Your task:
In the data that follows, count the lines in which the word "object" occurs, and report that figure alone.

* start Dataset content *

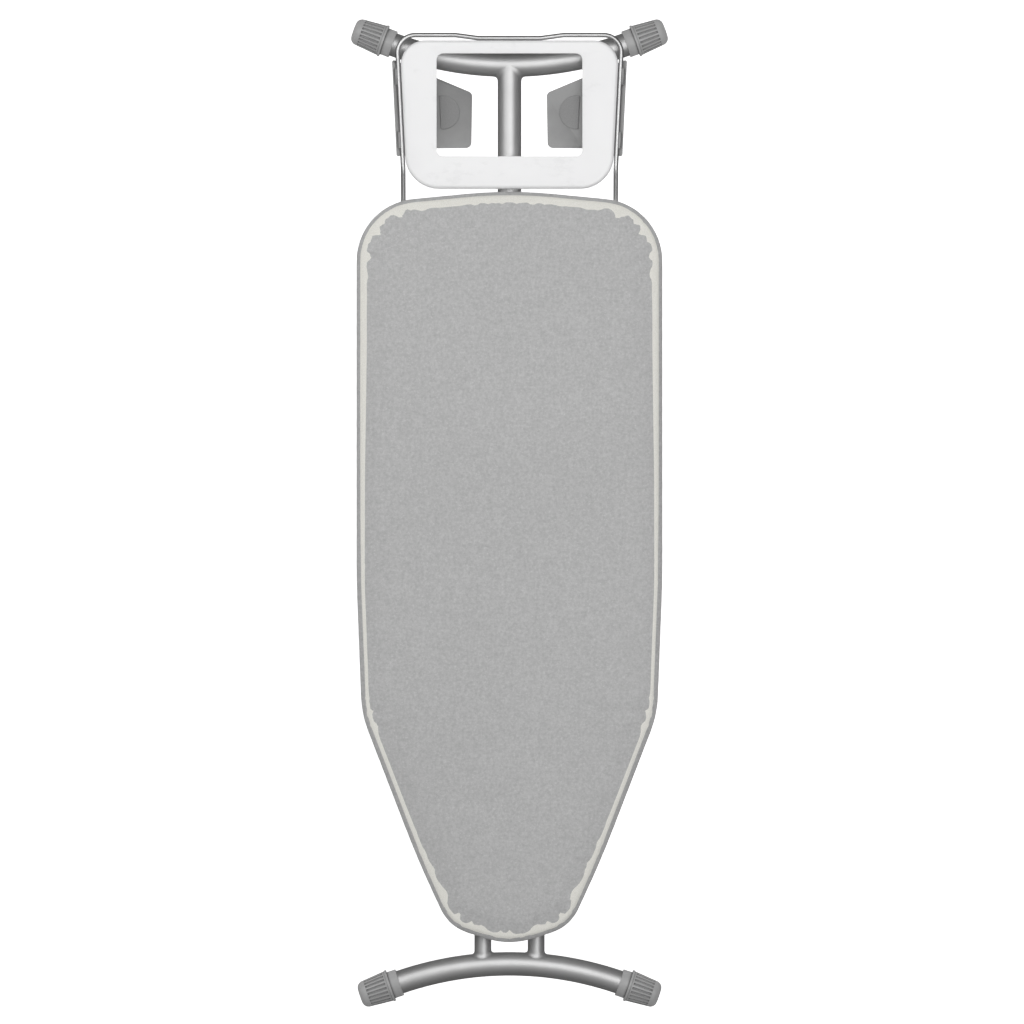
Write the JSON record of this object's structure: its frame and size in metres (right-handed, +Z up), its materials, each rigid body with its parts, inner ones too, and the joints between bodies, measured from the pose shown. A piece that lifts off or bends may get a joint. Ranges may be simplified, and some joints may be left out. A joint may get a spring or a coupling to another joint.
{
  "type": "ironing board",
  "caption": "Folding ironing board with a padded tapered top, a T-shaped leg crossed by a twin leg, a sliding height lock and a wire-framed rest for a steam iron.",
  "frame": {"origin": "on the floor at the middle of the folded board, under the bolt where the legs cross", "axes": "+X across the board, +Y towards the iron rest with the nose at -Y, +Z up out of the ironing surface"},
  "size_m": [0.4698, 1.4635, 0.0675],
  "materials": {
    "enamelled_steel": "satin grey enamel on pressed steel",
    "foam": "soft open-cell foam",
    "cover_fabric": "fine metallised weave, light grey",
    "dark_plastic": "black moulded nylon",
    "grey_plastic": "mid-grey moulded plastic, fine texture",
    "flap_plastic": "mid-grey moulded plastic",
    "soft_rubber": "soft grey rubber",
    "zinc_steel": "bright zinc plate",
    "silver_tube": "silver powder coat, satin",
    "chromed_wire": "bright plated wire",
    "white_enamel": "white enamel on pressed steel"
  },
  "bodies": {
    "board": {"top_sheet": "enamelled_steel", "foam_pad": "foam", "cover": "cover_fabric", "rib_rear": "enamelled_steel", "rib_middle": "enamelled_steel", "rib_front": "enamelled_steel", "rib_waist": "enamelled_steel", "rib_nose": "enamelled_steel", "rail_left": "enamelled_steel", "rail_right": "enamelled_steel", "rail_end_plugs": "dark_plastic", "rod_bearings": "dark_plastic", "lever_spring": "zinc_steel", "hinge_bracket": "zinc_steel", "hinge_pin": "zinc_steel", "bracket_rivets": "zinc_steel", "rest_wire": "chromed_wire", "rest_plate": "white_enamel", "rest_clamps": "grey_plastic", "clamp_screws": "zinc_steel"},
    "t_leg": {"t_leg_tube": "silver_tube", "t_foot_tube": "silver_tube", "t_foot_cap_left": "grey_plastic", "t_foot_cap_right": "grey_plastic", "t_leg_end_plug": "dark_plastic", "hinge_bush": "dark_plastic", "crossing_bush": "dark_plastic"},
    "twin_leg": {"twin_tube_left": "silver_tube", "twin_tube_right": "silver_tube", "twin_foot_tube": "silver_tube", "twin_foot_cap_left": "grey_plastic", "twin_foot_cap_right": "grey_plastic", "twin_end_plugs": "dark_plastic", "slide_pin_left": "zinc_steel", "slide_pin_right": "zinc_steel", "crossing_spacers": "dark_plastic", "crossing_washers": "zinc_steel", "crossing_bolt": "zinc_steel", "crossing_nut": "zinc_steel"},
    "carriage": {"slider_left": "dark_plastic", "slider_right": "dark_plastic", "slide_yoke": "zinc_steel", "yoke_screws": "zinc_steel"},
    "lever": {"lever_handle": "grey_plastic", "release_rod": "zinc_steel", "lock_comb": "zinc_steel"},
    "flap_left": {"rest_flap_left": "flap_plastic", "flap_pad_left": "soft_rubber"},
    "flap_right": {"rest_flap_right": "flap_plastic", "flap_pad_right": "soft_rubber"}
  },
  "joints": [
    {"name": "board_fold", "type": "hinge", "parent": "board", "child": "t_leg", "pos_m": [0, -0.415, 0.024], "axis": [-1, 0, 0], "range_deg": [0, 52]},
    {"name": "leg_cross", "type": "hinge", "parent": "t_leg", "child": "twin_leg", "pos_m": [0, 0, 0.024], "axis": [1, 0, 0], "range_deg": [0, 104]},
    {"name": "slide_pivot", "type": "hinge", "parent": "twin_leg", "child": "carriage", "pos_m": [0, 0.415, 0.024], "axis": [-1, 0, 0], "range_deg": [0, 52]},
    {"name": "release_lever", "type": "hinge", "parent": "board", "child": "lever", "pos_m": [0.087, 0, 0.041], "axis": [0, 1, 0], "range_deg": [0, 24], "stiffness_Nm_per_rad": 0.4, "springref_deg": 34.38},
    {"name": "flap_left_hinge", "type": "hinge", "parent": "board", "child": "flap_left", "pos_m": [-0.157, 0.508, 0.0545], "axis": [-0.0483, 0.9988, 0], "range_deg": [0, 95]},
    {"name": "flap_right_hinge", "type": "hinge", "parent": "board", "child": "flap_right", "pos_m": [0.157, 0.508, 0.0545], "axis": [-0.0483, -0.9988, 0], "range_deg": [0, 95]}
  ],
  "couplings": [
    {"joint": "leg_cross", "follows": "board_fold", "ratio": 2},
    {"joint": "slide_pivot", "follows": "board_fold", "ratio": 1}
  ]
}
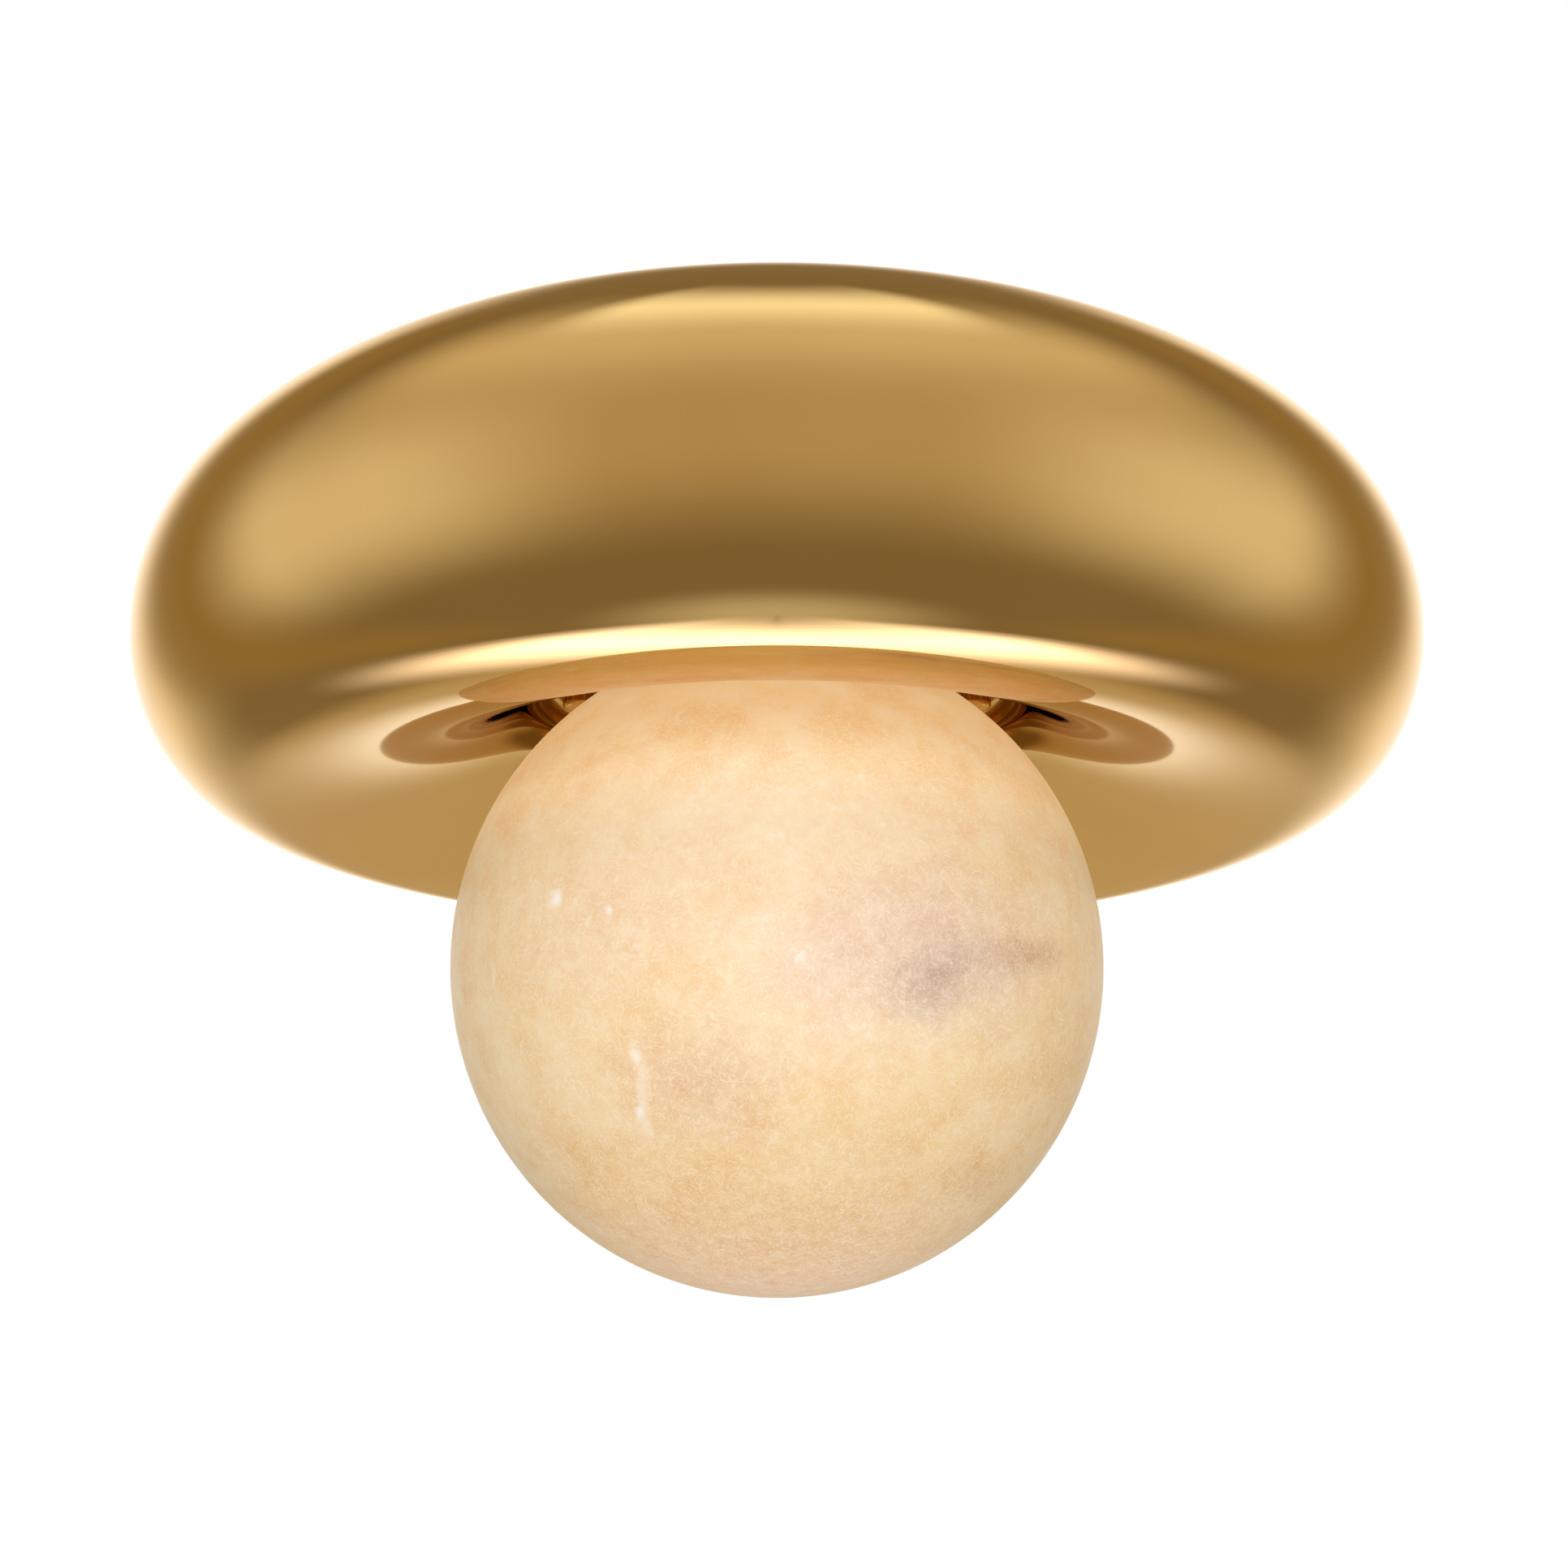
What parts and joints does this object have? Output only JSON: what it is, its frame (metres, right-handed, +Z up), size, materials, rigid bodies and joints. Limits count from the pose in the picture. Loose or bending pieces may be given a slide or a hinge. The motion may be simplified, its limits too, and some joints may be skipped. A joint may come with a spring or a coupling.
{
  "type": "flush mount ceiling light",
  "caption": "Flush ceiling light: a hollow polished brass ring against the ceiling, with an alabaster globe that unscrews from the well in its middle.",
  "frame": {"origin": "middle of the ceiling plane, centre of the crossbar's bolt pattern", "axes": "+Z up into the ceiling, +X along the steel crossbar, -Y towards the viewer"},
  "size_m": [0.4, 0.4, 0.2294],
  "materials": {
    "polished_brass": "spun, brazed at the crest, polished and lacquered",
    "alabaster": "hollowed, sanded and waxed alabaster, lit from inside",
    "machined_brass": "turned",
    "thin_brass": "rolled sheet",
    "zinc_steel": "zinc plated",
    "spring_steel": "drawn wire",
    "green_steel": "green passivated",
    "foam": "closed-cell foam",
    "silicone": "moulded",
    "nylon": "moulded",
    "porcelain": "white glaze",
    "nickel": "nickel plated",
    "solder": "tinned",
    "black_glass": "fused glass",
    "white_heat_sink": "moulded over aluminium",
    "board": "white solder mask",
    "opal": "opal diffuser",
    "block_plastic": "moulded polyamide",
    "live_insulation": "silicone rubber",
    "neutral_insulation": "silicone rubber",
    "earth_insulation": "silicone rubber"
  },
  "bodies": {
    "housing": {"outer_ring_shell": "polished_brass", "inner_dish_shell": "polished_brass", "globe_fitter": "machined_brass", "centre_nipple": "machined_brass", "nipple_nuts": "machined_brass", "cap_nuts": "machined_brass", "socket_cap": "machined_brass", "socket_terminals": "machined_brass", "terminal_clamps": "machined_brass", "socket_screw_shell": "thin_brass", "ceiling_bracket": "zinc_steel", "backing_plate": "zinc_steel", "hanger_studs": "zinc_steel", "stud_washers": "zinc_steel", "fitter_screws": "zinc_steel", "fitter_nuts": "zinc_steel", "clamp_screws": "zinc_steel", "block_screws": "zinc_steel", "socket_screws": "zinc_steel", "plunger_spring": "spring_steel", "earth_screws": "green_steel", "ceiling_gasket": "foam", "socket_body": "porcelain", "terminal_block": "block_plastic", "live_lead": "live_insulation", "neutral_lead": "neutral_insulation", "earth_lead": "earth_insulation"},
    "slip_washer": {"slip_washer": "nylon"},
    "globe": {"alabaster_globe": "alabaster", "globe_collar": "machined_brass", "neck_gasket": "silicone"},
    "centre_contact": {"contact_plunger": "machined_brass"},
    "lamp": {"lamp_tip": "solder", "lamp_insulator": "black_glass", "lamp_screw_base": "nickel", "lamp_heat_sink": "white_heat_sink", "led_board": "board", "lamp_diffuser": "opal"}
  },
  "joints": [
    {"name": "globe_lower", "type": "slide", "parent": "housing", "child": "slip_washer", "axis": [0, 0, -1], "range_m": [0, 0.0075]},
    {"name": "globe_turn", "type": "hinge", "parent": "slip_washer", "child": "globe", "pos_m": [0, 0, -0.1264], "axis": [0, 0, -1], "range_deg": [0, 900]},
    {"name": "contact_follow", "type": "slide", "parent": "housing", "child": "centre_contact", "axis": [0, 0, -1], "range_m": [0, 0.00242], "deforming": ["plunger_spring"]},
    {"name": "lamp_turn", "type": "hinge", "parent": "centre_contact", "child": "lamp", "pos_m": [0, 0, -0.1], "axis": [0, 0, -1], "range_deg": [0, 240]}
  ],
  "couplings": [
    {"joint": "globe_lower", "follows": "globe_turn", "m_per_rad": 0.00047746},
    {"joint": "contact_follow", "follows": "lamp_turn", "m_per_rad": 0.00057757}
  ]
}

* end Dataset content *

Solution for this task:
2